Your code is not complete, and there are several things not shown which could be wrong, but the things shown that are definitely or probably wrong are:

  • you call EVP_BytesToKey with count=5, when commandline enc uses count=1. In addition you don't show what cipher_type and msg_digest_type are and they could be wrong; in particular, the default digest used for BytesToKey in commandline enc varies depending on the version of OpenSSL, and you didn't say what version(s) you are or will or might be using. Although specifying -md $hash overrides that default, which is a more robust and clearer solution.

  • you don't show where the plaintext comes from, and in particular whether and how you've padded it.
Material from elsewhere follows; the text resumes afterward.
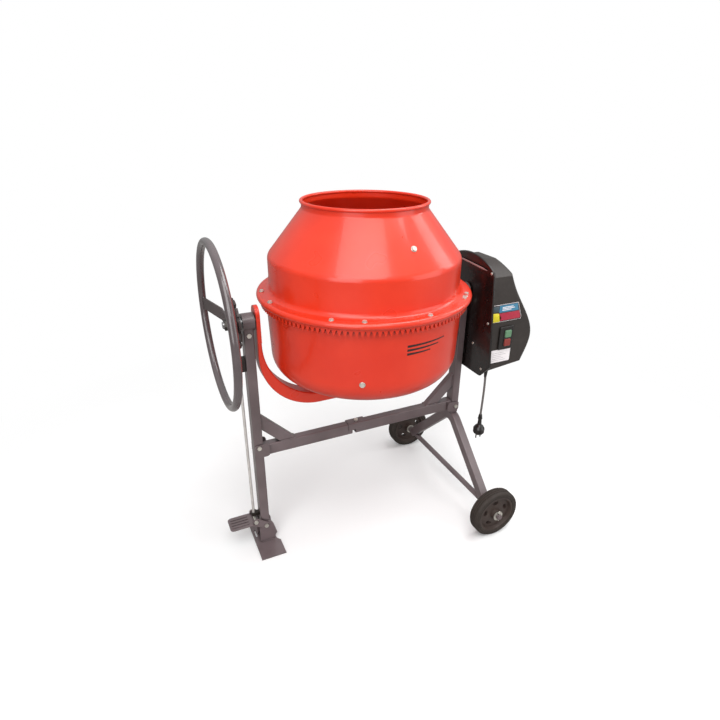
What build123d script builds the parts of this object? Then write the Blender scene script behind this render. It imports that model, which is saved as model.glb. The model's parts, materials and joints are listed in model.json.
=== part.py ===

Commandline enc by default uses PKCS5/7 padding, and has an option to use no padding, but in that case the plaintext length must always be an exact multiple of 16 -- have you guaranteed that?

  • you use strlen(ciphertext) as the length of the (raw = before base64) ciphertext; this is usually wrong. The ciphertext is effectively random bits, and can easily contain a byte with value 0, giving a strlen() that is too small, but if that doesn't happen it will not necessarily be followed or terminated by a 0 byte, giving a strlen() that is too large.

  • you do not include in the base64 encoding the file header (aka 'magic') required by commandline enc when using salt. The code shown does not add the line breaks required by commandline enc file format, but that could be done elsewhere, and only matters if the values you encrypt (and want to decrypt) are or (ever) can be more than 31 bytes.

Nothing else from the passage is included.